SpaceX’s Crew Dragon, NASA's capsule for carrying astronauts to and from the International Space Station, arrived in Florida this week to continue its ongoing flight preparations. The capsule was transferred there from a previous NASA facility in Ohio.
Crew Dragon arrived in Florida this week ahead of its first flight after completing thermal vacuum and acoustic testing at @NASA’s Plum Brook Station in Ohio. https://t.co/xXJE8TjcTrpic.twitter.com/lr0P95zzIK— SpaceX (@SpaceX) July 12, 2018
In Ohio, Crew Dragon's hardware was evaluated in NASA’s Plum Brook Station In-Space Propulsion Facility, "the world’s only facility capable of testing full-scale upper-stage launch vehicles and rocket engines under simulated high-altitude conditions." The specialized chamber allowed engineers to study the capsule in conditions simulating the extreme temperatures and vacuum of space.
First an uncrewed practice run
Once all testing is completed, Crew Dragon will make a first uncrewed practice run to the International Space Station during an orbital test named Demonstration Mission 1 (DM-1). NASA’s SpaceX’s Falcon 9 rocket is scheduled to launch DM-1 next month from the Kennedy Space Center.
The mission will see Crew Dragon hook to the station for a few weeks and then descend down to Earth uncrewed. If all goes well, SpaceX will then proceed with an in-flight abort test followed by the first crewed demonstration flight named Demonstration Mission 2.

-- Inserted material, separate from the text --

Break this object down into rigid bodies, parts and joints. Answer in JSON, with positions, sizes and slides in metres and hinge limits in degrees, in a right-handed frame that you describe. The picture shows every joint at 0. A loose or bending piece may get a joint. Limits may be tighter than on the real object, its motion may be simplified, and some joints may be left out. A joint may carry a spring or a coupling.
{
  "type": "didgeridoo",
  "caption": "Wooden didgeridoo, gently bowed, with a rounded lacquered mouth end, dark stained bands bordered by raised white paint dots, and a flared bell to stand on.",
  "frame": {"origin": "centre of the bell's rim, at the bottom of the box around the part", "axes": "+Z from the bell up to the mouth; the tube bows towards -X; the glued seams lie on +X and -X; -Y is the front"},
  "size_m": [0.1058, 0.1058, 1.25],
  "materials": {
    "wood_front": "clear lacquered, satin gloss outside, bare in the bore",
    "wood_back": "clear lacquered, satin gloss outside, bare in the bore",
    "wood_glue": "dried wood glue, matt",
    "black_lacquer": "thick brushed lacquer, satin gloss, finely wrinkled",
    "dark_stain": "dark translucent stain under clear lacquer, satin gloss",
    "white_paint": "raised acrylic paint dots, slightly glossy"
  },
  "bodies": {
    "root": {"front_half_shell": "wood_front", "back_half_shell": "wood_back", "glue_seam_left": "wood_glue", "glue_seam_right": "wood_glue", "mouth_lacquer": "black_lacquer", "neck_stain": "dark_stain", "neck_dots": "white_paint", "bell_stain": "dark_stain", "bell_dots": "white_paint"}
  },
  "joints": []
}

SpaceX is not the only company to be preparing crewed test flights. NASA has also awarded contracts to Boeing under its Commercial Crew Program.
"After completion of each company’s uncrewed and crewed flight tests, NASA will review the flight data to verify the systems meet the requirements for certification. Upon NASA certification, the companies are each slated to fly six crew missions to the International Space Station beginning in 2019 and continuing through 2024," announced a NASA statement.

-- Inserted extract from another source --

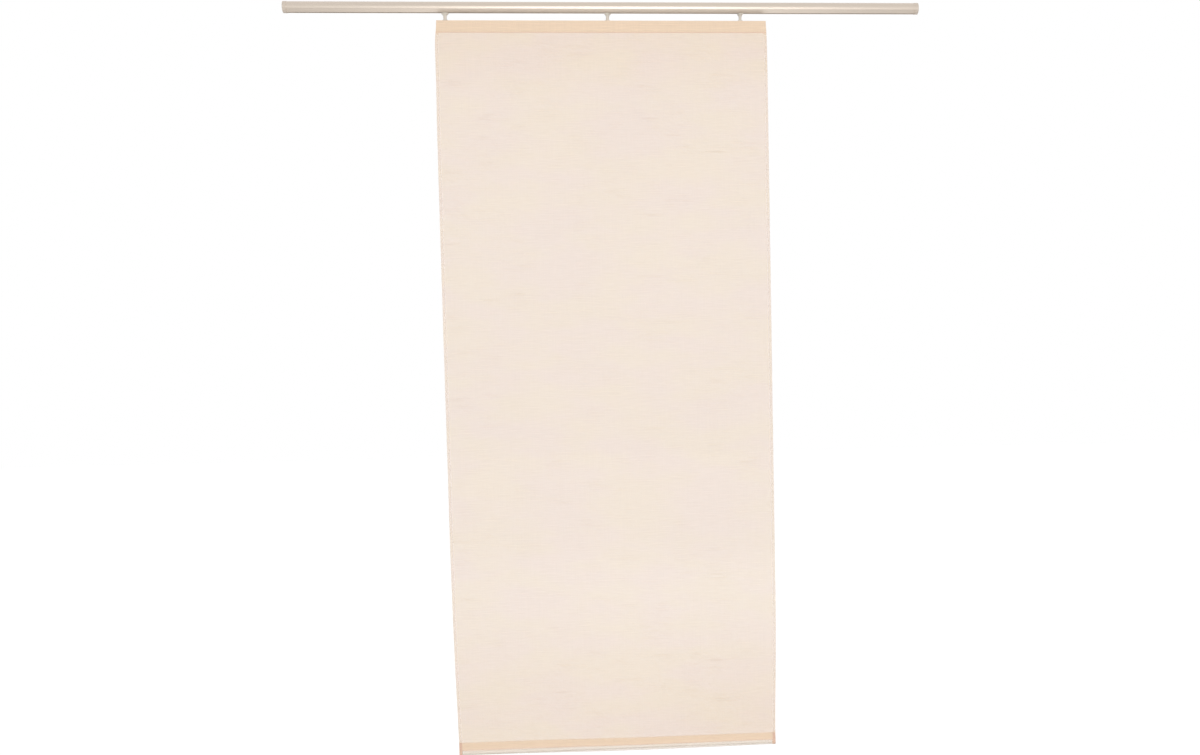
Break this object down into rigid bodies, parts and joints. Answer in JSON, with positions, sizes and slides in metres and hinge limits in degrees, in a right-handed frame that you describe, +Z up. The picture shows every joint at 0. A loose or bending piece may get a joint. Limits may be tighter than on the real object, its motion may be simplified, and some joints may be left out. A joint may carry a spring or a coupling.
{
  "type": "sliding panel curtain",
  "caption": "Flat cloth panel with a weighted lower hem, hung by swivelling gliders from a round rod with an inner track, along which it slides.",
  "frame": {"origin": "middle of the rod's axis", "axes": "+X along the rod to the right as seen from the front, +Z up, and the cloth's front faces -Y"},
  "size_m": [1.16, 0.0238, 1.3944],
  "materials": {
    "rod_metal": "satin",
    "rod_cap": "satin",
    "carrier_metal": "satin",
    "white_plastic": "satin",
    "glider_plastic": "gloss",
    "tape": "matte",
    "cloth": "matte",
    "bar_metal": "gloss"
  },
  "bodies": {
    "rod": {"rod_tube": "rod_metal", "rod_cap_left": "rod_cap", "rod_cap_right": "rod_cap"},
    "panel": {"carrier_bar": "carrier_metal", "carrier_end_left": "white_plastic", "carrier_end_right": "white_plastic", "hook_tape": "tape", "loop_tape": "tape", "panel_cloth": "cloth", "weight_bar": "bar_metal", "weight_bar_cap_left": "white_plastic", "weight_bar_cap_right": "white_plastic"},
    "clip_left": {"panel_clip_left": "glider_plastic"},
    "glider_left": {"glider_left": "glider_plastic"},
    "clip_middle": {"panel_clip_middle": "glider_plastic"},
    "glider_middle": {"glider_middle": "glider_plastic"},
    "clip_right": {"panel_clip_right": "glider_plastic"},
    "glider_right": {"glider_right": "glider_plastic"}
  },
  "joints": [
    {"name": "panel_slide", "type": "slide", "parent": "rod", "child": "panel", "axis": [1, 0, 0], "range_m": [-0.2595, 0.2735]},
    {"name": "clip_left_slide", "type": "slide", "parent": "panel", "child": "clip_left", "axis": [1, 0, 0], "range_m": [-0.0017, 0.1398]},
    {"name": "glider_left_swivel", "type": "hinge", "parent": "clip_left", "child": "glider_left", "pos_m": [-0.292, 0, 0], "axis": [0, 0, 1], "continuous": true},
    {"name": "clip_middle_slide", "type": "slide", "parent": "panel", "child": "clip_middle", "axis": [1, 0, 0], "range_m": [-0.1398, 0.1147]},
    {"name": "glider_middle_swivel", "type": "hinge", "parent": "clip_middle", "child": "glider_middle", "pos_m": [0.0026, 0, 0], "axis": [0, 0, 1], "continuous": true},
    {"name": "clip_right_slide", "type": "slide", "parent": "panel", "child": "clip_right", "axis": [1, 0, 0], "range_m": [-0.1147, 0.0327]},
    {"name": "glider_right_swivel", "type": "hinge", "parent": "clip_right", "child": "glider_right", "pos_m": [0.247, 0, 0], "axis": [0, 0, 1], "continuous": true}
  ]
}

Boeing is currently testing its Starliner craft "designed to accommodate seven passengers, or a mix of crew and cargo, for missions to low-Earth orbit." If approved, the craft will launch on a United Launch Alliance Atlas V rocket from Space Launch Complex 41.
Both firms are also working on spacesuit models designed for their individual projects. These suits, along with other accompanying accessories such as parachutes, also need to undergo thorough testing.

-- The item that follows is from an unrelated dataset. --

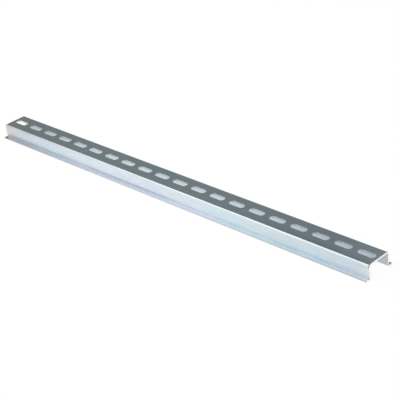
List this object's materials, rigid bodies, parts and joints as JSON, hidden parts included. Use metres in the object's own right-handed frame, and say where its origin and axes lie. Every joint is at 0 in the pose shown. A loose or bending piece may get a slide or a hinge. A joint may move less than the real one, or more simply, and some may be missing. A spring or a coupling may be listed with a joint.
{
  "type": "din rail",
  "caption": "Top-hat mounting rail folded from zinc-plated steel strip: flat web with a row of long slots, two legs and two outward lips that devices clip over.",
  "frame": {"origin": "middle of the footprint, on the plane of the lips' outer faces, where devices seat", "axes": "+X along the rail, +Y across it, +Z from the lips up to the web's outer face"},
  "size_m": [0.5, 0.035, 0.015],
  "materials": {
    "zinc_plated_steel": "satin"
  },
  "bodies": {
    "root": {"rail": "zinc_plated_steel"}
  },
  "joints": []
}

However, should all testings prove successful, NASA's plans may still be derailed. This week, the US Government Accountability Office issued a report detailing many recommendations for the agency and revealing that certifications may not be given until the end of 2019 or even 2020.
Recommendations outlined included requests to have the results of NASA's schedule risk analysis presented in mandatory quarterly reports to Congress, the documentation of lessons learned related to loss of crew and the provision of assessments on risk tolerance levels related to those losses. What this means is that Russia's Soyuz, currently the only crew carrying approved craft, may remain the sole means of transportation for humans to space for a while.